SOURCE DATA
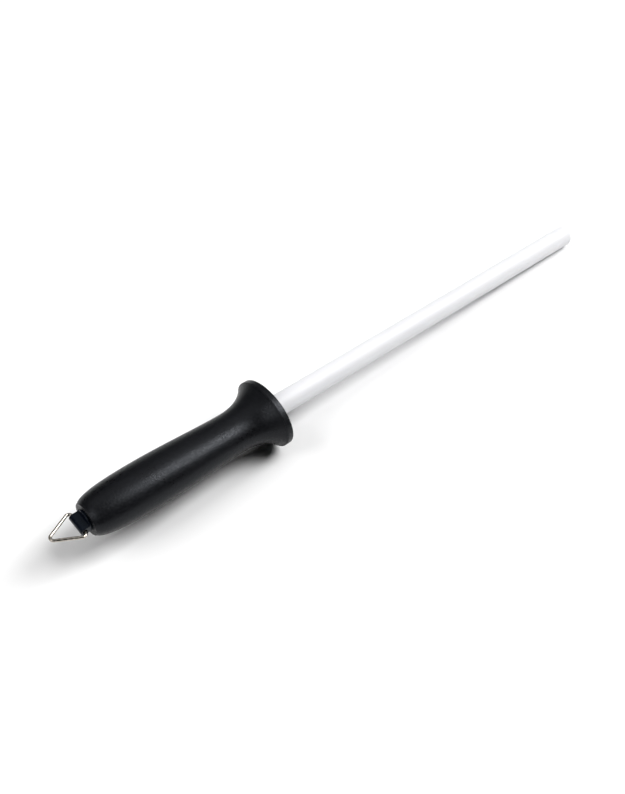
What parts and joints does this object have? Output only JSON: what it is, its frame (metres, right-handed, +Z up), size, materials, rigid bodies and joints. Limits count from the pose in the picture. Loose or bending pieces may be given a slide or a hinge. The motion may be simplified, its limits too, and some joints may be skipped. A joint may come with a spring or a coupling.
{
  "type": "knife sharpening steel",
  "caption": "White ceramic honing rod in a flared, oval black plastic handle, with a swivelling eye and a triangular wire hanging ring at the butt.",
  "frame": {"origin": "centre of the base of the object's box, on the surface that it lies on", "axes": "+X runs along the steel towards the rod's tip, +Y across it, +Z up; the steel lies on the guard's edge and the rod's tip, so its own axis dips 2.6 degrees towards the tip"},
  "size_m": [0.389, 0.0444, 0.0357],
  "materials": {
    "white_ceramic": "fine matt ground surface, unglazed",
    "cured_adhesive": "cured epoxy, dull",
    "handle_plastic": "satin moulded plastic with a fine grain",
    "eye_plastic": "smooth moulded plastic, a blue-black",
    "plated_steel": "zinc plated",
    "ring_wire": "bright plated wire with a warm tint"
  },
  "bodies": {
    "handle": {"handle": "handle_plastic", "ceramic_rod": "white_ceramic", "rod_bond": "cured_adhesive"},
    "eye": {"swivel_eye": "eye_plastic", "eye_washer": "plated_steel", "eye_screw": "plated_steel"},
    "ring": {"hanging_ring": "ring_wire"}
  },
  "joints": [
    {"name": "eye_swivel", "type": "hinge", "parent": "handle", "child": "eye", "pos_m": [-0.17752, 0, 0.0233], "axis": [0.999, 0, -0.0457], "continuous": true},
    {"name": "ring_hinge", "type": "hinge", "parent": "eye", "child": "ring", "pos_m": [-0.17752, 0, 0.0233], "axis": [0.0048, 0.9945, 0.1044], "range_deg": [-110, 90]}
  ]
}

TASK DETAILS
Return the lines above exactly, keeping every word.

RESULT BELOW
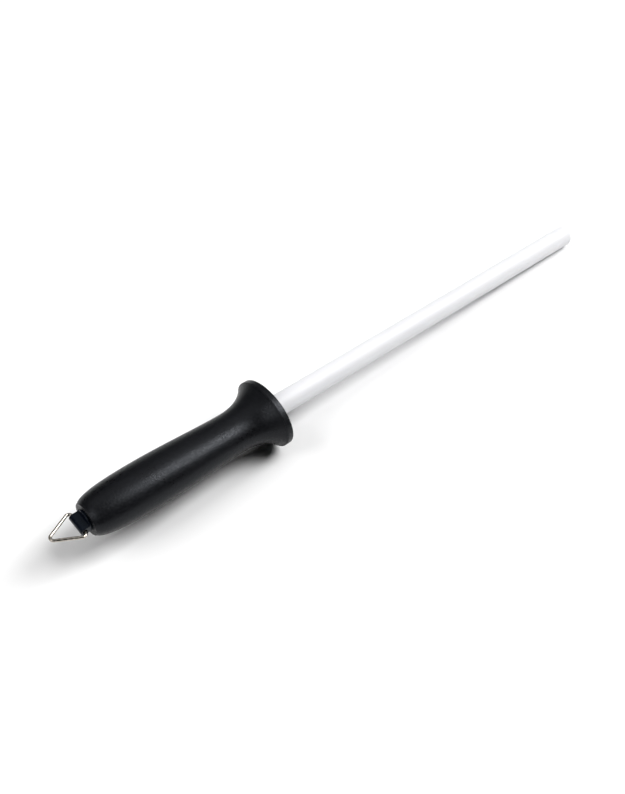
What parts and joints does this object have? Output only JSON: what it is, its frame (metres, right-handed, +Z up), size, materials, rigid bodies and joints. Limits count from the pose in the picture. Loose or bending pieces may be given a slide or a hinge. The motion may be simplified, its limits too, and some joints may be skipped. A joint may come with a spring or a coupling.
{
  "type": "knife sharpening steel",
  "caption": "White ceramic honing rod in a flared, oval black plastic handle, with a swivelling eye and a triangular wire hanging ring at the butt.",
  "frame": {"origin": "centre of the base of the object's box, on the surface that it lies on", "axes": "+X runs along the steel towards the rod's tip, +Y across it, +Z up; the steel lies on the guard's edge and the rod's tip, so its own axis dips 2.6 degrees towards the tip"},
  "size_m": [0.389, 0.0444, 0.0357],
  "materials": {
    "white_ceramic": "fine matt ground surface, unglazed",
    "cured_adhesive": "cured epoxy, dull",
    "handle_plastic": "satin moulded plastic with a fine grain",
    "eye_plastic": "smooth moulded plastic, a blue-black",
    "plated_steel": "zinc plated",
    "ring_wire": "bright plated wire with a warm tint"
  },
  "bodies": {
    "handle": {"handle": "handle_plastic", "ceramic_rod": "white_ceramic", "rod_bond": "cured_adhesive"},
    "eye": {"swivel_eye": "eye_plastic", "eye_washer": "plated_steel", "eye_screw": "plated_steel"},
    "ring": {"hanging_ring": "ring_wire"}
  },
  "joints": [
    {"name": "eye_swivel", "type": "hinge", "parent": "handle", "child": "eye", "pos_m": [-0.17752, 0, 0.0233], "axis": [0.999, 0, -0.0457], "continuous": true},
    {"name": "ring_hinge", "type": "hinge", "parent": "eye", "child": "ring", "pos_m": [-0.17752, 0, 0.0233], "axis": [0.0048, 0.9945, 0.1044], "range_deg": [-110, 90]}
  ]
}